Люди расходятся, вы же знали?
Но не может же быть, чтобы у расставаний при таких серьезных отношениях не было конкретных причин!
А по-моему, за расставаниями чаще стоят смутные ощущения, предчувствие конца связи, осознание неминуемости нового этапа жизни. И все это смутное, неясное – оно и есть конкретное. Да, мы девять лет прожили со Стюартом. А потом поехали в Мексику на месяц, и там… Понимаете, там, когда мы не расставались ни на час, обоим вдруг стало ясно, что мы уже не пара, не влюбленные, не супруги. Мы как брат и сестра. И теперь каждому надо идти своим путем. Так мы и разошлись, родственниками.
С Шоном все вышло иначе. Когда мы встретились, я чувствовала себя по-настоящему счастливой, у меня уже был Джексон, с определенного момента сын стал демонстрировать, что он личность, и эта личность – самостоятельная, ответственная – мне очень понравилась. И, кажется, Шон поэтому и полюбил меня – я была счастлива и спокойна, и он ощутил то же самое.

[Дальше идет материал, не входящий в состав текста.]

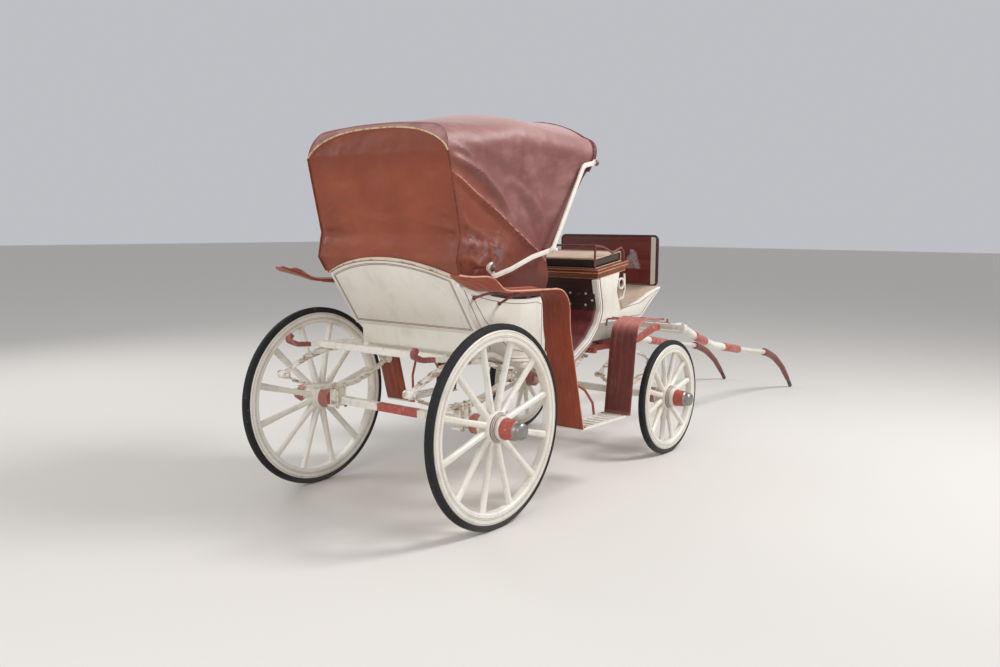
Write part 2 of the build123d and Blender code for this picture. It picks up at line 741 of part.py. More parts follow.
def front_bow():
    """The front bow stands just ahead of the leather's edge, leaning as that edge does."""
    edge_run = (hood_edge_high[0] - hood_edge_low[0]) / (hood_edge_high[1] - hood_edge_low[1])
    x0 = hood_edge_low[0] + front_bow_ahead + 2
    slab = extrude_y(outline(
        (x0 + 500 * edge_run - 2, 1900), (x0 + 500 * edge_run + bow_w, 1900),
        (x0 + 900 * edge_run + bow_w, 2300), (x0 + 900 * edge_run - 2, 2300)), -700, 700)
    arch = (hood_form(0) - hood_form(bow_w)) & slab
    x_top = x0 + 530 * edge_run + bow_w / 2
    leg = bow_leg(rear_leg_y + 2 * leg_pitch, 576, x_top, hood_edge_low[1] + 530)
    return arch + leg + mirror(leg, about=Plane.XZ)


def hood_arms():
    """Outer irons from the elbow to the front bow, one each side, bent forward at the top."""
    y0 = arm_y + arm_t / 2 + seat_gap
    face = strip([(hood_pivot_x, hood_pivot_z), (arm_top[0] - 118, arm_top[1] - 22), arm_top], arm_w, 55)
    arm = extrude_y(face, y0, y0 + arm_t)
    for x, z in ((hood_pivot_x, hood_pivot_z), arm_top):
        arm += cylinder_y(20, y0, y0 + arm_t, x, z)
    arm += cylinder_y(9, 570, y0 + arm_t + 10, *arm_top)
    arm -= cylinder_y(8 + running_gap, 500, 700, hood_pivot_x, hood_pivot_z)
    return arm - front_bow()


def hood_props():
    """Post and pivot pin of the bows, and the outer iron that braces it from the corner."""
    panel = quarter_panel()
    post = extrude_y(strip([(hood_pivot_x - 6, rail_z - 10), (hood_pivot_x, hood_pivot_z)], 42, 0), 430, 448)
    post += cylinder_y(21, 430, 448, hood_pivot_x, hood_pivot_z)
    post += extrude_y(strip([(62, 1235), (knob_x, knob_z)], 34, 0), 430, 448)
    post += cylinder_y(17, 430, 448, knob_x, knob_z)
    post -= panel
    curl = [(hood_pivot_x, hood_pivot_z), (430, 1407), (240, 1347), (knob_x + 52, knob_z - 45),
            (knob_x, knob_z)]
    path = FilletPolyline(*curl, radius=[300, 300, 24])
    arm = extrude_y(trace(path, arm_w), arm_y - arm_t / 2, arm_y + arm_t / 2)
    for x, z in ((hood_pivot_x, hood_pivot_z), (knob_x, knob_z)):
        arm += cylinder_y(18, arm_y - arm_t / 2, arm_y + arm_t / 2, x, z)
        arm += cylinder_y(8, 440, arm_y + 3 * arm_t, x, z)
    return post + arm


def dash_frame():
    """Iron loop round the dash."""
    y, low, high = foot_half - 6, foot_front_z + 6, dash_top_z - 6
    return rod([(dash_x, 0, low), (dash_x, -y, low), (dash_x, -y, high), (dash_x, y, high), (dash_x, y, low),
                (dash_x, 0.01, low)], dash_rod_r, 30)


pieces = {}
pieces["rear_panel"] = rear_panel()
pieces["quarter_panels"] = pair_of(quarter_panel() - rocker())
pieces["rockers"] = pair_of(rocker())
pieces["boot_sides"] = pair_of(boot_side())
pieces["body_floor"] = body_floor()
pieces["toe_board"] = toe_board()
pieces["bench"] = bench()
pieces["passenger_cushion"] = passenger_cushion()
pieces["passenger_back"] = passenger_back()
pieces["seat_frame"] = seat_frame()
pieces["driver_cushion"] = driver_cushion()
pieces["seat_rail"] = seat_rail()
pieces["scroll_brackets"] = pair_of(scroll_bracket())
pieces["footboard"] = footboard()
pieces["dashboard"] = dashboard()
pieces["dash_frame"] = dash_frame()
pieces["rear_wings"] = pair_of(rear_wing())
pieces["front_wings"] = pair_of(front_wing())
pieces["steps"] = pair_of(step_tread())
pieces["step_stays"] = Compound(children=[pair_of(stay) for stay in step_stays()])
pieces["wing_stays"] = Compound(children=[pair_of(stay) for stay in wing_stays()])
pieces["rear_carrier"] = rear_carrier()
pieces["hood_props"] = pair_of(hood_props())
pieces["hood_leather"] = hood_leather()
pieces["hood_front_bow"] = front_bow()
pieces["hood_arms"] = pair_of(hood_arms())
pieces["hood_mid_bow"] = mid_bow()
pieces["hood_rear_bow"] = rear_bow()
pieces["boot_bearers"] = boot_bearers()
pieces["upper_plate"] = ring_plate(plate_high_z)
pieces["lower_plate"] = ring_plate(plate_low_z)
pieces["fore_bed"] = fore_bed()
pieces["futchells"] = futchells()
pieces["splinter_bar"] = splinter_bar()
pieces["swingletree"] = swingletree()
pieces["shafts"] = shafts()
pieces["rear_axle"] = axle_beam("rear")
pieces["rear_springs"] = pair_of(elliptic_spring("rear"))
pieces["front_axle"] = axle_beam("front")
pieces["front_springs"] = pair_of(elliptic_spring("front"))

corners = {"rear": 0, "front": wheelbase}
for axle, x_axle in corners.items():
    for part_name, part in zip(("wheel", "tyre", "hub"), wheel_set(axle)):
        left = Pos(x_axle, wheel_table[axle][1], wheel_table[axle][0]) * part
        pieces[f"{part_name}_{axle}_left"] = left
        pieces[f"{part_name}_{axle}_right"] = mirror(left, about=Plane.XZ)

frame_shift = rear_wheel_r - (rear_wheel_r + wheelbase + shaft_reach) / 2
os.makedirs("parts", exist_ok=True)
for name, piece in pieces.items():
    moved = [Pos(frame_shift, 0, 0) * solid for solid in piece.solids()]
    export_step(moved[0] if len(moved) == 1 else Compound(children=moved), f"parts/{name}.step")
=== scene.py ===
# %% [markdown]
# # A horse drawn carriage, dressed in Blender
#
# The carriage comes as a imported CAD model: every piece of wood and iron at its real size and place.
# This notebook gives it the looks of the real one: worn leather, white paint with thin lines, dusty
# tyres, stuffed seats and small fittings. Nothing of the CAD model is moved. A piece is either kept
# with a better finish, or a finer piece takes its place.

import json
import math

import bpy
from mathutils import Matrix, Vector, noise
from mathutils.bvhtree import BVHTree


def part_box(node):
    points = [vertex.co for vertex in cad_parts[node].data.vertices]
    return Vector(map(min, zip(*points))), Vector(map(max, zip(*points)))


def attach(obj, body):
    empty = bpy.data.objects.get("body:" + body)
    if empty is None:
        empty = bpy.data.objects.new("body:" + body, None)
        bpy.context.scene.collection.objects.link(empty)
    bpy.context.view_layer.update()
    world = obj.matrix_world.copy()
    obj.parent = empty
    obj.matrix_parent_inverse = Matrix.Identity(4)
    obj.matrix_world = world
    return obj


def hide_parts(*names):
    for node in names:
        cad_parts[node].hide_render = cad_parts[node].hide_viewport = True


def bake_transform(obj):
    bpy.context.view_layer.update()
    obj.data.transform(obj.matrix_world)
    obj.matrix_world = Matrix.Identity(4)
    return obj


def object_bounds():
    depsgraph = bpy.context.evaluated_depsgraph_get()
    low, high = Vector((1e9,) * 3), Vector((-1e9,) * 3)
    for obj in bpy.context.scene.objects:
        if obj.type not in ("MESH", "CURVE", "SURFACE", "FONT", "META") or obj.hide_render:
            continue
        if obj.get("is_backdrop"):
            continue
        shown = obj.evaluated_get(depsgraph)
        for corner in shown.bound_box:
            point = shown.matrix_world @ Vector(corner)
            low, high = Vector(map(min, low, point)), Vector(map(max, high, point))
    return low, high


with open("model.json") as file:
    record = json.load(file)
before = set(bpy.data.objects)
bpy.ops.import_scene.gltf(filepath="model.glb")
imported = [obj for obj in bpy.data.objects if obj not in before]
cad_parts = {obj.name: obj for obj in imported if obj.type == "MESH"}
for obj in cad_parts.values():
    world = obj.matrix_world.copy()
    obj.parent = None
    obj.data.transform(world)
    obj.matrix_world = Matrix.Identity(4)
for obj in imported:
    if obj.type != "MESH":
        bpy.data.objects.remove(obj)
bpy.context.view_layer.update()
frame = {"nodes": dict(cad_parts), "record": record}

# %% [markdown]
# ## Places
#
# The drawing of the carriage measures lengths from the rear axle, so places here do too. The rear
# tyre's box gives the axle's place in the frame. A place is written as x forward of the rear axle,
# y to the left and z above the ground, all in metres.

# %% Find the axles and name the driving places
rear_low, rear_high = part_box("tyre_rear_left")
front_low, front_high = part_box("tyre_front_left")
axle_x = (rear_low.x + rear_high.x) / 2
wheelbase = (front_low.x + front_high.x) / 2 - axle_x
wheel_z = {"rear": (rear_low.z + rear_high.z) / 2, "front": (front_low.z + front_high.z) / 2}
wheel_r = {"rear": (rear_high.z - rear_low.z) / 2, "front": (front_high.z - front_low.z) / 2}
wheel_x = {"rear": 0, "front": wheelbase}
half_track = {"rear": 0.698, "front": 0.637}
elbow = (0.616, 1.443)
body_half = 0.450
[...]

Мы не заполняли собой «дыры» друг в друге, наоборот – соединились две… полноты, две гармонии. То есть мы же были знакомы и даже дружили в общей компании уже лет двадцать, а вот встретились на новом этапе жизни и соединились.

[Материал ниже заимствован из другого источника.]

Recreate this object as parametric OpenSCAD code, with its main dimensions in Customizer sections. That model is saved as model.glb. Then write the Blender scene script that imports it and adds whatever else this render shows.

Шон подружился с Джексоном и поддерживал меня в решении взять еще одного ребенка – я тогда удочеряла Огуст. Но никогда не подразумевалось, что он усыновит моих детей. Каждый из нас признавал границы судьбы другого. И нет ничего драматичного в том, что мы расстались. Просто судьбы разъединились.

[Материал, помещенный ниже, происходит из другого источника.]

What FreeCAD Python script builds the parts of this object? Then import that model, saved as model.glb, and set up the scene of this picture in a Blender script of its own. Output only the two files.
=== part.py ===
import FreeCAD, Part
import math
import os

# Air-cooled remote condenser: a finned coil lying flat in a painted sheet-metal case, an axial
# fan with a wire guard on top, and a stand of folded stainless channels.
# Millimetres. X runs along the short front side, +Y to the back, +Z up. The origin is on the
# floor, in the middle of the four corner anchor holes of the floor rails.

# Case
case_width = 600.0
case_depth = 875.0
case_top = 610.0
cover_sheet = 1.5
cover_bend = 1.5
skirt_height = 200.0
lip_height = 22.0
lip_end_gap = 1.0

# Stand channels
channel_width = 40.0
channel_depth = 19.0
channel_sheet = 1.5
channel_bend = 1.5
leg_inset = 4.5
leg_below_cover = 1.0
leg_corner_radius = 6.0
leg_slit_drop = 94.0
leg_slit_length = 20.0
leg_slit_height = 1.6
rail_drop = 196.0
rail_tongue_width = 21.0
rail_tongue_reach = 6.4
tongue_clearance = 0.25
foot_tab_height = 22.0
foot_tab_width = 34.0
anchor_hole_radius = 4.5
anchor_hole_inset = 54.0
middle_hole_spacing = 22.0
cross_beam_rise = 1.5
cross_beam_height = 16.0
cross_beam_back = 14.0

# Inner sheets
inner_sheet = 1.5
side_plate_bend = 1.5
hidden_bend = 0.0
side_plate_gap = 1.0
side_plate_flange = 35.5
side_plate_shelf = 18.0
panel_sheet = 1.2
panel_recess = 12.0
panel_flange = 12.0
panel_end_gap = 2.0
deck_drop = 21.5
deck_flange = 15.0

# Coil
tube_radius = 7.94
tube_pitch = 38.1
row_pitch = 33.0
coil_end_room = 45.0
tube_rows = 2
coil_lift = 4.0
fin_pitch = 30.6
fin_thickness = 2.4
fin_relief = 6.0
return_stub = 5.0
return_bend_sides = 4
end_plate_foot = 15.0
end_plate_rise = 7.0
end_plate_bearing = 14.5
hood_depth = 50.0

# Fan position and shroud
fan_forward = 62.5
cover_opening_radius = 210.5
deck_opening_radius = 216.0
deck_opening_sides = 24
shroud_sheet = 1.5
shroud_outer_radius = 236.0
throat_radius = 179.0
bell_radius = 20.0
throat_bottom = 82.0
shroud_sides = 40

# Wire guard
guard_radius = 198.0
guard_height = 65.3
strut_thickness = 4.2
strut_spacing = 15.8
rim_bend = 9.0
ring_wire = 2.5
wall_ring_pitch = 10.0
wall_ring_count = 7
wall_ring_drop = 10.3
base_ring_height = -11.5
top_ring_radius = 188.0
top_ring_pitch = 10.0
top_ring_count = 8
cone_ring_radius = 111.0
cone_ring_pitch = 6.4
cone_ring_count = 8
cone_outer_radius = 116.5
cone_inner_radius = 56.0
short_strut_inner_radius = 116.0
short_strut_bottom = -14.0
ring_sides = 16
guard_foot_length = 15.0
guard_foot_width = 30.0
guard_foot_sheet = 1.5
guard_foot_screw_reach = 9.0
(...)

Вы ведь всегда сторонились брака…
Никогда не видела в нем смысла для себя. Когда была со Стюартом, считала его мужем, а он меня – женой. Я всегда чувствовала, что брак создан для развода – ну, чтоб имущество делить юридически грамотно. А я никогда не собиралась судиться с теми, кого любила.
Последний раз, когда я ходила на свидания… да, 20 лет назад. Так вот, тогда действовала такая логика: ты неудачник, у тебя перепады настроения, но я прощу все это, потому что ты такой все-таки милый. А еще: ты обращаешься со мной резко, грубо, но, может быть, все изменится лет через пять, когда у нас будут общие дети. Вот этого ничего больше нет. Партнеры равны, брак сам по себе ничего не скрепляет, и в моей жизни появились люди, которые действительно меня любят. Это меня и изменило.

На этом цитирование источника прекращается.